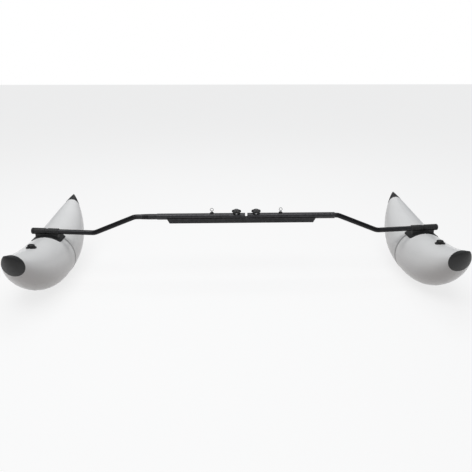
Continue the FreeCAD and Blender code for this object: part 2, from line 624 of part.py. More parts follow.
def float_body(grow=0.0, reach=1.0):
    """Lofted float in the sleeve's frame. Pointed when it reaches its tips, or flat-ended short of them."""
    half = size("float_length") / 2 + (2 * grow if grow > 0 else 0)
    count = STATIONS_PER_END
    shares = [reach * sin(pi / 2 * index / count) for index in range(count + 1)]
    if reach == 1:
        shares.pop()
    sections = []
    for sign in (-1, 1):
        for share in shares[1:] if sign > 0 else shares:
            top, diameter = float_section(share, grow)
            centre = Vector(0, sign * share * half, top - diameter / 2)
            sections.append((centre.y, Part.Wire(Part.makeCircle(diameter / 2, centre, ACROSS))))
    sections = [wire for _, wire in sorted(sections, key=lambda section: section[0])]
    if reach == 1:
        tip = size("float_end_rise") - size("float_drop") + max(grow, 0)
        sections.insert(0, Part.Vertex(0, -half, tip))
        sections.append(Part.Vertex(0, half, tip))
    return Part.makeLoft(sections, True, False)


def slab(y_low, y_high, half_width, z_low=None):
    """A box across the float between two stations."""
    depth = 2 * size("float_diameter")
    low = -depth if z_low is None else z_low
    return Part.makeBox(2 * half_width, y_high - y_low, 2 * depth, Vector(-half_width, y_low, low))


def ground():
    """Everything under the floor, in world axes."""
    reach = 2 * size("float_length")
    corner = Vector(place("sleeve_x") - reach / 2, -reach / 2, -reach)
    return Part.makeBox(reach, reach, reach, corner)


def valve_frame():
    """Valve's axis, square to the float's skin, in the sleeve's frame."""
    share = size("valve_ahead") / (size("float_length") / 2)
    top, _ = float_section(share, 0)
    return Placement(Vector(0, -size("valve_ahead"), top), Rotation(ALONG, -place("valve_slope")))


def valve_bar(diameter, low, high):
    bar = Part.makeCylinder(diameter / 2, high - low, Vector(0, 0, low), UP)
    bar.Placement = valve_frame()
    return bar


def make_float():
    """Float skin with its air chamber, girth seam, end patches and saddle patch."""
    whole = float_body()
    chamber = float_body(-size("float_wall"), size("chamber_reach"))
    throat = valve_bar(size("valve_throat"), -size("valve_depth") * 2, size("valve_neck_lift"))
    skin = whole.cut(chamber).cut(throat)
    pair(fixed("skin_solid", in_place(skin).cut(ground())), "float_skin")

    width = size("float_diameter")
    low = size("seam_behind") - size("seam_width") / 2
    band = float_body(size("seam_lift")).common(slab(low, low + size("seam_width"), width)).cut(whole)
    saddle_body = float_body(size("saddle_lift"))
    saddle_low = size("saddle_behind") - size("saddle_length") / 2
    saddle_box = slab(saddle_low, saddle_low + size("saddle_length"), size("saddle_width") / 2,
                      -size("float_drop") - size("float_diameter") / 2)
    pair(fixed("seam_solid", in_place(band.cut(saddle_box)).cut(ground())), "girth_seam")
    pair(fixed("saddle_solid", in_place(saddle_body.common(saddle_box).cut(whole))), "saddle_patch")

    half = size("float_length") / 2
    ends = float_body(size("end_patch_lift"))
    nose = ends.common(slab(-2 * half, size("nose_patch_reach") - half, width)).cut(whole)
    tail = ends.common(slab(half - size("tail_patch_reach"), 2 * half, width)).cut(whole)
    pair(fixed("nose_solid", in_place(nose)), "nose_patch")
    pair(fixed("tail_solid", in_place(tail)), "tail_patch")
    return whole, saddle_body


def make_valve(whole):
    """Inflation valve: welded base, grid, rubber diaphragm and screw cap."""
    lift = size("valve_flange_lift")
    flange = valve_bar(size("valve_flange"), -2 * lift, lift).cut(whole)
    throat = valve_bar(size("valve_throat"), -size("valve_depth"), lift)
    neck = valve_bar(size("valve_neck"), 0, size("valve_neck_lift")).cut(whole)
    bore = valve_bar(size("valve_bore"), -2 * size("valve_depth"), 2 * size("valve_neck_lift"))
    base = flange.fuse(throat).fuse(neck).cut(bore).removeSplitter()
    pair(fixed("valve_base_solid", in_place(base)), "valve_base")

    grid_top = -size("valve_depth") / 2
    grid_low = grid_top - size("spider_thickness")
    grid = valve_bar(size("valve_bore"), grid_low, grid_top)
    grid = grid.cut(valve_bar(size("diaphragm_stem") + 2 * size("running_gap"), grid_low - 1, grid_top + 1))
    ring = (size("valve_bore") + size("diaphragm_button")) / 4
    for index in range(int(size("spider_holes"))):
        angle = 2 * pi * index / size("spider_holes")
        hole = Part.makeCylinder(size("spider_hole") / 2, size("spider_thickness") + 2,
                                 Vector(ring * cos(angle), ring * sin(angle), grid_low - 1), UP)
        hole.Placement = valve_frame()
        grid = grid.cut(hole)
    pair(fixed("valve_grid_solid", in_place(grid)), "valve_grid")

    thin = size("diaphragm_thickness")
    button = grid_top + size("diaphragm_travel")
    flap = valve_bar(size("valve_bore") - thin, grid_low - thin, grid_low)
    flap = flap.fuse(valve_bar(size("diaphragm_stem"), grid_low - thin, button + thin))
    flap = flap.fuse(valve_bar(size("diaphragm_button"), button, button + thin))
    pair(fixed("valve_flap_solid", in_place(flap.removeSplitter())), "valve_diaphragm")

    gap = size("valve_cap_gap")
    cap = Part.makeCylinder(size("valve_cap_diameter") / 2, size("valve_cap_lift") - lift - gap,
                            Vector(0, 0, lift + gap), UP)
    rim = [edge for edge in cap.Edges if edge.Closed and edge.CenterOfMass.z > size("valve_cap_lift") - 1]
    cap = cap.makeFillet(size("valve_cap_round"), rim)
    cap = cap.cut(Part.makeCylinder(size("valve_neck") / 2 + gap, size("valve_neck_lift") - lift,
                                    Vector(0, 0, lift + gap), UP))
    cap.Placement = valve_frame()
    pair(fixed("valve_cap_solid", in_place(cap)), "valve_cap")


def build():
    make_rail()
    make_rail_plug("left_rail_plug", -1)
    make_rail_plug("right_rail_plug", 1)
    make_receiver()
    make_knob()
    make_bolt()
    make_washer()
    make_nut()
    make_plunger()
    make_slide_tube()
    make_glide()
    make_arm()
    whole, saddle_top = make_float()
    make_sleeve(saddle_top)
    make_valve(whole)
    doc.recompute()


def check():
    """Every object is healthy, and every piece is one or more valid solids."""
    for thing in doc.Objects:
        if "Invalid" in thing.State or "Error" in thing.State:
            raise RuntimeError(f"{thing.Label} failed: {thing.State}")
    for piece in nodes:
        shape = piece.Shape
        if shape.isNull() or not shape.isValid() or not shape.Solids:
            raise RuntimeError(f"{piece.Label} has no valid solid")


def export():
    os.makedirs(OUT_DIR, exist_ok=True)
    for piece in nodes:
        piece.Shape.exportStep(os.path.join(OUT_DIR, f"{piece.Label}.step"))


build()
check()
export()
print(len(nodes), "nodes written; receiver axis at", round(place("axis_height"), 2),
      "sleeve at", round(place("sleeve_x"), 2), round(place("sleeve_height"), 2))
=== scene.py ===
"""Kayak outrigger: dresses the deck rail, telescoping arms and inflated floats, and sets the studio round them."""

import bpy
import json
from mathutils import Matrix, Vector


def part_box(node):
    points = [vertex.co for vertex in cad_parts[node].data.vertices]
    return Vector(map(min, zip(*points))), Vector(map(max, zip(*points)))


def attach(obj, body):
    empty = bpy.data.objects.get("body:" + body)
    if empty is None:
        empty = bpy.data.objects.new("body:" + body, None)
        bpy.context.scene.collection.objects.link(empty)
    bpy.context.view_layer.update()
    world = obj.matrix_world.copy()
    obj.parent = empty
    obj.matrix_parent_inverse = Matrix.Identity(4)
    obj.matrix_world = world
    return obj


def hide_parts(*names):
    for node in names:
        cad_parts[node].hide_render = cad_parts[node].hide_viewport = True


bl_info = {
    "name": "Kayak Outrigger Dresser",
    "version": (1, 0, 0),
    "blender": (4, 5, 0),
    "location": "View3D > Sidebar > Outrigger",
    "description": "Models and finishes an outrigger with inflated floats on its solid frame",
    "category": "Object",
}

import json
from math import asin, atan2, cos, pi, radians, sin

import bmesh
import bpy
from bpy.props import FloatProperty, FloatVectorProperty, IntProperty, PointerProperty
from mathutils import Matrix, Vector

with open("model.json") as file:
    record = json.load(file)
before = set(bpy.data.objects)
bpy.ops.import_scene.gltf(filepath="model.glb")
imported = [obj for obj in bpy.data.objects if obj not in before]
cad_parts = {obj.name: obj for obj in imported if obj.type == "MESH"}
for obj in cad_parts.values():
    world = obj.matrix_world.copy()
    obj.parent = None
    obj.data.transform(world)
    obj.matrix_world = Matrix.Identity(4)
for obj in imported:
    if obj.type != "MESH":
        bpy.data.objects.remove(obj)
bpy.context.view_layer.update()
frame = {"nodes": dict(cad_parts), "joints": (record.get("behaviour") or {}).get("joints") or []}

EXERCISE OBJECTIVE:
Everything from the first line above through the line that contains "return Part.makeBox(2 *" should be duplicated exactly, please, and nothing beyond it.

FINISHED EXERCISE:
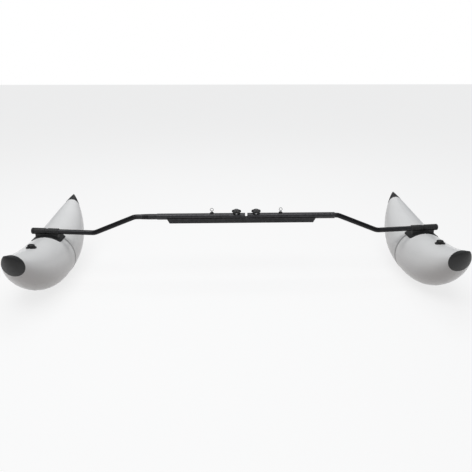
Continue the FreeCAD and Blender code for this object: part 2, from line 624 of part.py. More parts follow.
def float_body(grow=0.0, reach=1.0):
    """Lofted float in the sleeve's frame. Pointed when it reaches its tips, or flat-ended short of them."""
    half = size("float_length") / 2 + (2 * grow if grow > 0 else 0)
    count = STATIONS_PER_END
    shares = [reach * sin(pi / 2 * index / count) for index in range(count + 1)]
    if reach == 1:
        shares.pop()
    sections = []
    for sign in (-1, 1):
        for share in shares[1:] if sign > 0 else shares:
            top, diameter = float_section(share, grow)
            centre = Vector(0, sign * share * half, top - diameter / 2)
            sections.append((centre.y, Part.Wire(Part.makeCircle(diameter / 2, centre, ACROSS))))
    sections = [wire for _, wire in sorted(sections, key=lambda section: section[0])]
    if reach == 1:
        tip = size("float_end_rise") - size("float_drop") + max(grow, 0)
        sections.insert(0, Part.Vertex(0, -half, tip))
        sections.append(Part.Vertex(0, half, tip))
    return Part.makeLoft(sections, True, False)


def slab(y_low, y_high, half_width, z_low=None):
    """A box across the float between two stations."""
    depth = 2 * size("float_diameter")
    low = -depth if z_low is None else z_low
    return Part.makeBox(2 * half_width, y_high - y_low, 2 * depth, Vector(-half_width, y_low, low))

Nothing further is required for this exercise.